Les conséquences économiques d’un embargo, même uniquement soutenu par les États-Unis à cette heure, sont importantes : sur les marchés, la simple rumeur, mardi après-midi, a propulsé le cours du baril de Brent au-delà de la barre des 130 dollars. Le président américain l’a d’ailleurs reconnu : l’embargo et les tensions grandissantes «auront un coût», y compris pour les ménages américains. «Défendre la liberté aura un coût […]. Nous devons le faire […]. Le temps est venu de prendre notre part» dans ce combat, s’est-il justifié. Et de mettre en garde le secteur pétrolier contre toute velléité de profiter de cette période pour augmenter leurs prix de manière démesurée.

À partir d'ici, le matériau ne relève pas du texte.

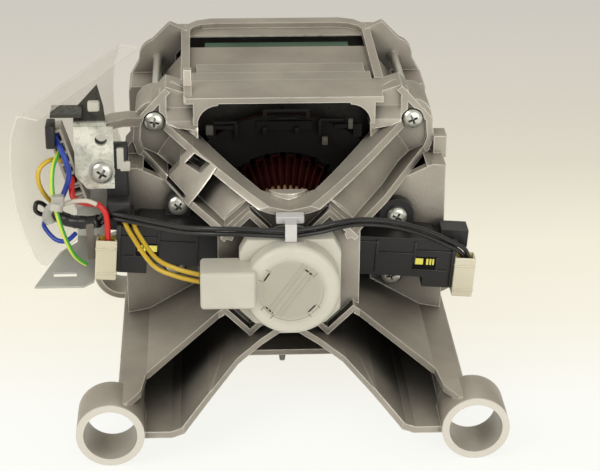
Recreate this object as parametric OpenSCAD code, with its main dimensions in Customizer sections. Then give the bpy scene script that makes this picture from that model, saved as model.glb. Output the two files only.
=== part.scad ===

Politiquement, la manœuvre de Joe Biden met également les Européens sous pression, alors que l’unité derrière la question d’un embargo reste difficile à assurer. Dans l’immédiat, la Commission européenne a proposé, mardi, une «ébauche de plan» visant à rendre les 27 «indépendants des combustibles fossiles russes bien avant 2030», et à s’assurer un approvisionnement en gaz pour l’hiver 2022-2023. «Nous ne voulons tout simplement pas dépendre d’un fournisseur qui nous menace ouvertement», assure la présidente de la Commission, Ursula von der Leyen. Reste à voir si la décision américaine sera suivie par ses partenaires, et comment la Russie comme les marchés réagiront.